The exercise: Write out all of the data exactly as it appears.

Raw data:
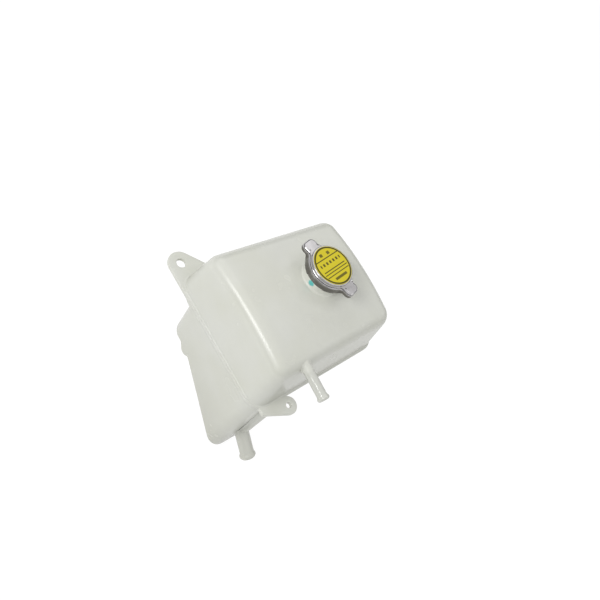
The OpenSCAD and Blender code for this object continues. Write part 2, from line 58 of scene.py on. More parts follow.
# %% Camera
MM = 0.001
EYE = np.array([177.1, -248.3, 423.4]) * MM
AZIMUTH = np.radians(16.329)
ELEVATION = np.radians(49.303)
ROLL = np.radians(46.193)
LENS = 33.0
SENSOR = 36.0


def camera_axes(azimuth, elevation, roll):
    """Right, up and back: level axes first, then right and up are turned by the roll about the view line."""
    ahead = np.array([-np.sin(azimuth) * np.cos(elevation), np.cos(azimuth) * np.cos(elevation), -np.sin(elevation)])
    level = np.array([np.cos(azimuth), np.sin(azimuth), 0.0])
    upright = np.cross(level, ahead)
    right = np.cos(roll) * level + np.sin(roll) * upright
    up = np.cos(roll) * upright - np.sin(roll) * level
    return right, up, -ahead


camera_data = bpy.data.cameras.new("camera")
camera_data.lens = LENS
camera_data.sensor_width = SENSOR
camera_data.clip_start = 0.01
camera = bpy.data.objects.new("camera", camera_data)
bpy.context.scene.collection.objects.link(camera)
turn = Matrix(np.column_stack(camera_axes(AZIMUTH, ELEVATION, ROLL)).tolist()).to_4x4()
camera.matrix_world = Matrix.Translation(EYE.tolist()) @ turn
bpy.context.scene.camera = camera
print("camera at", EYE)

# %% [markdown]
# ## Shader values that add up like numbers
# A finish is a small network of nodes. Written node by node it is long and hard to read, so a wrapper lets
# Python's own operators add the Math nodes: `0.3 + 0.1 * grain` makes two of them. Any other node comes
# from one method, which makes its settings first and then fills its sockets.


# %% Shader wrapper
class Wire:
    """A shader socket that works in Python expressions. Each operator adds one Math node."""

    def __init__(self, tree, socket):
        self.tree = tree
        self.socket = socket

    def node(self, kind, settings=None, inputs=None, output=0):
        """Adds a node: its settings first, then values or wires for its sockets. Returns one output as a wire."""
        made = self.tree.nodes.new(kind)
        for name, value in (settings or {}).items():
            setattr(made, name, value)
        for name, value in (inputs or {}).items():
            if isinstance(value, Wire):
                self.tree.links.new(value.socket, made.inputs[name])
            else:
                made.inputs[name].default_value = value
        return Wire(self.tree, made.outputs[output])

    def math(self, operation, a, b=0.0):
        return self.node("ShaderNodeMath", {"operation": operation}, {0: a, 1: b})

    def __add__(self, other):
        return self.math("ADD", self, other)

    def __radd__(self, other):
        return self.math("ADD", other, self)

    def __sub__(self, other):
        return self.math("SUBTRACT", self, other)

    def __rsub__(self, other):
        return self.math("SUBTRACT", other, self)

    def __mul__(self, other):
        return self.math("MULTIPLY", self, other)

    def __rmul__(self, other):
        return self.math("MULTIPLY", other, self)

    def smooth(self, low, high):
        """0 below low and 1 above high, with a soft step between them. A low above high turns the step round."""
        if low > high:
            return 1.0 - self.smooth(high, low)
        return self.node("ShaderNodeMapRange", {"interpolation_type": "SMOOTHSTEP"},
                         {"Value": self, "From Min": low, "From Max": high})

    def blend(self, low, high):
        """A colour between two colours, by this wire's value from 0 to 1."""
        made = self.tree.nodes.new("ShaderNodeMix")
        made.data_type = "RGBA"
        self.tree.links.new(self.socket, made.inputs[0])
        for place, value in ((6, low), (7, high)):
            if isinstance(value, Wire):
                self.tree.links.new(value.socket, made.inputs[place])
            else:
                made.inputs[place].default_value = value
        return Wire(self.tree, made.outputs[2])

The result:
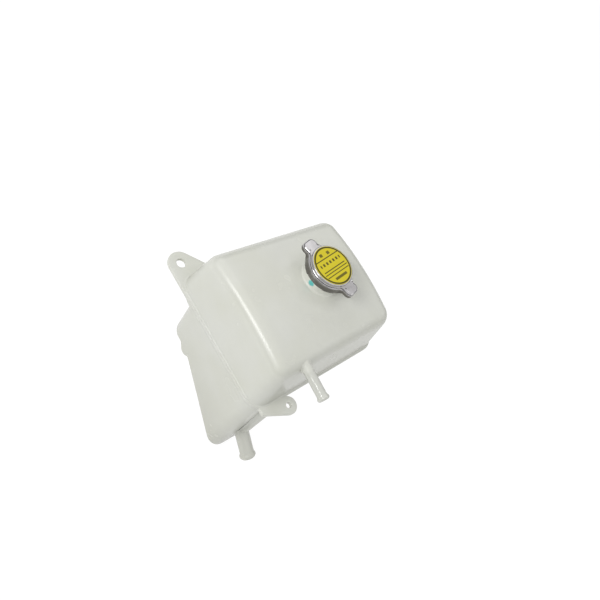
The OpenSCAD and Blender code for this object continues. Write part 2, from line 58 of scene.py on. More parts follow.
# %% Camera
MM = 0.001
EYE = np.array([177.1, -248.3, 423.4]) * MM
AZIMUTH = np.radians(16.329)
ELEVATION = np.radians(49.303)
ROLL = np.radians(46.193)
LENS = 33.0
SENSOR = 36.0


def camera_axes(azimuth, elevation, roll):
    """Right, up and back: level axes first, then right and up are turned by the roll about the view line."""
    ahead = np.array([-np.sin(azimuth) * np.cos(elevation), np.cos(azimuth) * np.cos(elevation), -np.sin(elevation)])
    level = np.array([np.cos(azimuth), np.sin(azimuth), 0.0])
    upright = np.cross(level, ahead)
    right = np.cos(roll) * level + np.sin(roll) * upright
    up = np.cos(roll) * upright - np.sin(roll) * level
    return right, up, -ahead


camera_data = bpy.data.cameras.new("camera")
camera_data.lens = LENS
camera_data.sensor_width = SENSOR
camera_data.clip_start = 0.01
camera = bpy.data.objects.new("camera", camera_data)
bpy.context.scene.collection.objects.link(camera)
turn = Matrix(np.column_stack(camera_axes(AZIMUTH, ELEVATION, ROLL)).tolist()).to_4x4()
camera.matrix_world = Matrix.Translation(EYE.tolist()) @ turn
bpy.context.scene.camera = camera
print("camera at", EYE)

# %% [markdown]
# ## Shader values that add up like numbers
# A finish is a small network of nodes. Written node by node it is long and hard to read, so a wrapper lets
# Python's own operators add the Math nodes: `0.3 + 0.1 * grain` makes two of them. Any other node comes
# from one method, which makes its settings first and then fills its sockets.


# %% Shader wrapper
class Wire:
    """A shader socket that works in Python expressions. Each operator adds one Math node."""

    def __init__(self, tree, socket):
        self.tree = tree
        self.socket = socket

    def node(self, kind, settings=None, inputs=None, output=0):
        """Adds a node: its settings first, then values or wires for its sockets. Returns one output as a wire."""
        made = self.tree.nodes.new(kind)
        for name, value in (settings or {}).items():
            setattr(made, name, value)
        for name, value in (inputs or {}).items():
            if isinstance(value, Wire):
                self.tree.links.new(value.socket, made.inputs[name])
            else:
                made.inputs[name].default_value = value
        return Wire(self.tree, made.outputs[output])

    def math(self, operation, a, b=0.0):
        return self.node("ShaderNodeMath", {"operation": operation}, {0: a, 1: b})

    def __add__(self, other):
        return self.math("ADD", self, other)

    def __radd__(self, other):
        return self.math("ADD", other, self)

    def __sub__(self, other):
        return self.math("SUBTRACT", self, other)

    def __rsub__(self, other):
        return self.math("SUBTRACT", other, self)

    def __mul__(self, other):
        return self.math("MULTIPLY", self, other)

    def __rmul__(self, other):
        return self.math("MULTIPLY", other, self)

    def smooth(self, low, high):
        """0 below low and 1 above high, with a soft step between them. A low above high turns the step round."""
        if low > high:
            return 1.0 - self.smooth(high, low)
        return self.node("ShaderNodeMapRange", {"interpolation_type": "SMOOTHSTEP"},
                         {"Value": self, "From Min": low, "From Max": high})

    def blend(self, low, high):
        """A colour between two colours, by this wire's value from 0 to 1."""
        made = self.tree.nodes.new("ShaderNodeMix")
        made.data_type = "RGBA"
        self.tree.links.new(self.socket, made.inputs[0])
        for place, value in ((6, low), (7, high)):
            if isinstance(value, Wire):
                self.tree.links.new(value.socket, made.inputs[place])
            else:
                made.inputs[place].default_value = value
        return Wire(self.tree, made.outputs[2])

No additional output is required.